Dans les conférences qu’elle donne devant différents publics, elle mentionne que les facteurs physiques font parfois échouer une expédition. Ampoules, tendinites et épine calcanéenne peuvent mettre en péril un projet né des années plus tôt. «Les problèmes les plus banals sont exacerbés en situation de fatigue extrême ou de carences en oxygène», affirme-t-elle, précisant qu’elle a frôlé la mort à trois reprises.
Outre la nuit au mont Rainier, elle a craint pour sa vie lorsqu’elle s’est perdue au mont Logan. Au mont Makalu, au Népal, son voyage a failli se terminer abruptement à cause d’une… pastille de sucre. Sur le chemin du retour, la dragée a obstrué ses voies respiratoires. Le bonbon a causé une détresse respiratoire et de l’hyperventilation, des malaises qui peuvent être fatals dans des zones où l’oxygène est rare.

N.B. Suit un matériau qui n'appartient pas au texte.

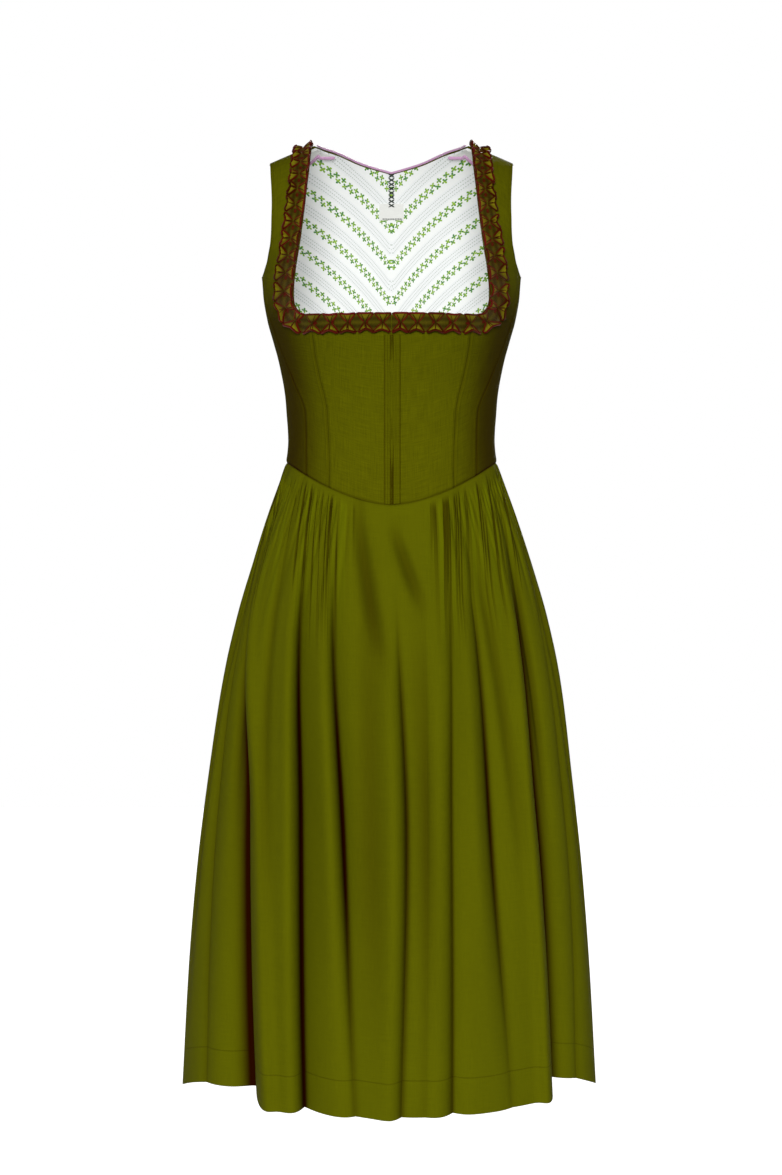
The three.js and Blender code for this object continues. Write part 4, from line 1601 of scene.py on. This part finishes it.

Pour éviter les accidents, l’alpiniste en route pour le Toit du monde comme la factrice dans les rues de Montréal doit faire attention à tout. La preuve, après avoir conquis l’Everest, Monique Richard s’est blessée au genou lorsqu’elle a mal engagé un mouvement en livrant du courrier. «Je fais face quotidiennement aux risques de la vie. Mais je suis comme tout le monde; je souhaite rentrer chez moi sans encombre à la fin de la journée.»